I can see people moving to Chromium because of this and other similar problems with extensions being broken (like the tridactyl thing).




You can use userscripts (e.g. with Violentmonkey [1]) for Google Translate, e.g. [2].

Since you mentioned Tridactyl you might be interested to know that I wrote my own command to inject Google Translate on demand [3].

The extensions you mentioned were removed because they execute remote code. Mozilla are trying to tighten these restrictions [4]. I think Chrome is moving in a similar direction. I don't think that will affect the user script work-around as they execute in the page context, but I could be wrong.

[1]: https://addons.mozilla.org/en-US/firefox/addon/violentmonkey...

[2]: https://greasyfork.org/en/scripts/9285-translate-google-tool...

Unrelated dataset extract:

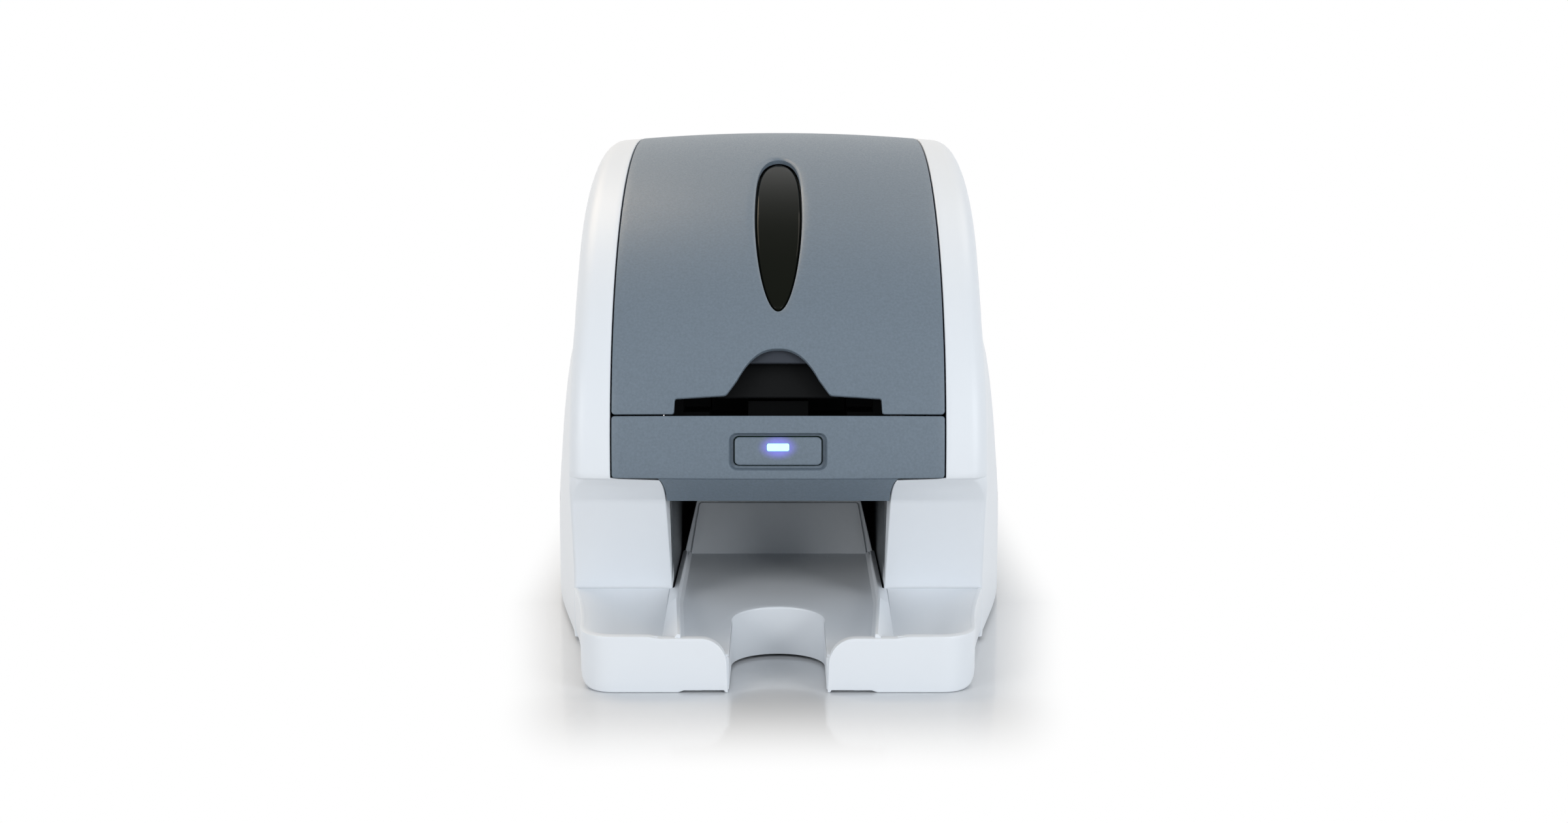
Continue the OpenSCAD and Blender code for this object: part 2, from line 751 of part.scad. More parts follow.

[3]: https://github.com/tridactyl/tridactyl/blob/c776f722944714ee...

[4]: https://blog.mozilla.org/addons/2019/12/12/test-the-new-csp-...


I've never heard of violentmonkey, how does it compare to grease/tampermonkey?


Violentmonkey is very actively developed [1]. Greasemonkey isn't [2]. Tampermonkey is closed source so I view it with some suspicion. Otherwise they're all pretty much the same, as far as I know (I don't use them extensively).